Effectiveness of Recovery High Schools as Continuing Care
Previous research has provided extensive descriptions of recovery schools (Moberg & Finch, 2008; Moberg, Finch, & Krupp, 2014). However, prior to this study, there had been no direct evaluation of whether recovery high school students experience superior recovery outcomes compared to students who are recovering while attending a regular high school. The goal of this first effectiveness study was to rigorously address this question as we focused on the group of well-developed recovery high schools in three states: (1) Minnesota (the state in the United States with the highest concentration of such programs at the time of the project proposal), (2) Wisconsin, and (3) Texas.
The two primary specific aims of this research were:
- To assess behavioral outcomes for recovery high school students (alcohol and other drug use, mental health symptoms, and delinquent behavior) compared to similar recovering students who attend traditional high schools. We hypothesized that students attending recovery schools will show significantly better behavioral outcomes than students attending traditional schools.
- To assess academic outcomes for recovery school students (GPA, standardized test scores, attendance, drop-out rates) compared to similar recovering students who attend traditional high schools.
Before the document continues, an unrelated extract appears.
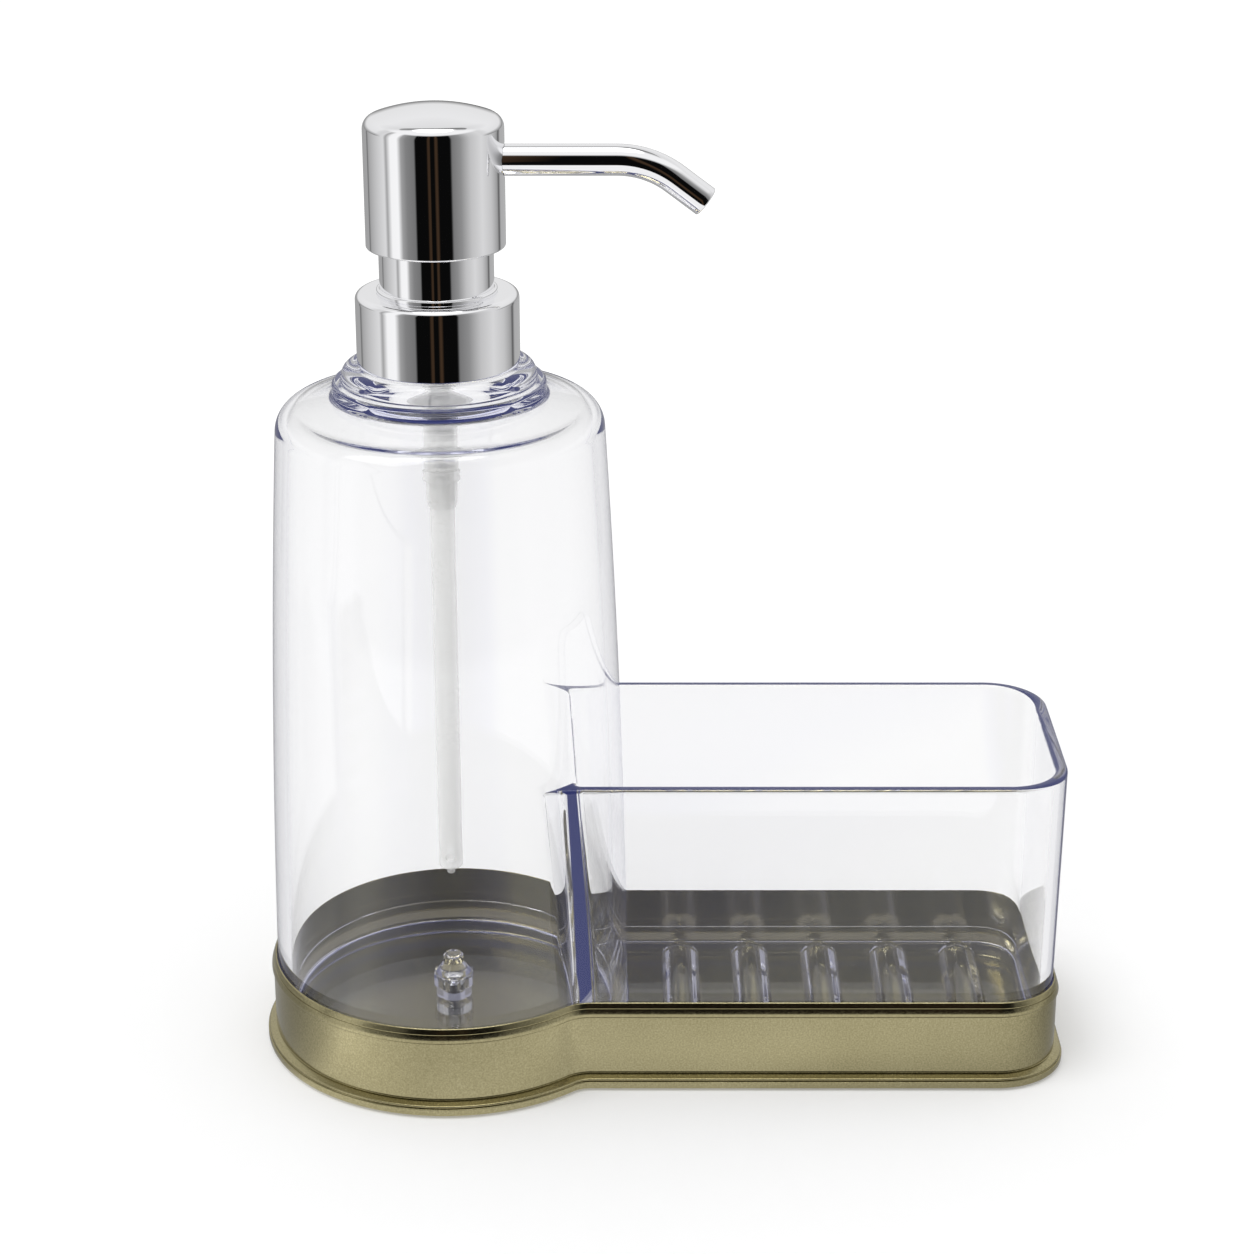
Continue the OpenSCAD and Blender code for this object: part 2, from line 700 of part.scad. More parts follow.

We hypothesized that students attending recovery schools will show significantly better academic outcomes than students attending traditional schools.
To answer these questions, students and their parents completed questionnaires and interviews four times over the course of one year. This produced a rich outcomes dataset for a large number of students with treated substance use disorders who experience different high school environments after treatment.
Students in this study were recruited from substance abuse treatment facilities and recovery high schools in Minnesota, Wisconsin, and Texas and were followed for twelve months. Students leaving treatment enrolled in recovery high schools or non-recovery high schools (such as traditional/alternative schools), which allowed for a comparison of outcomes for students in recovery schools versus other schooling options. In addition to collecting information from students, we also administered interviews and questionnaires to one parent or guardian for each adolescent. Furthermore, we compared data from a secondary comparison group from a large national sample (about 18,000) of adolescents.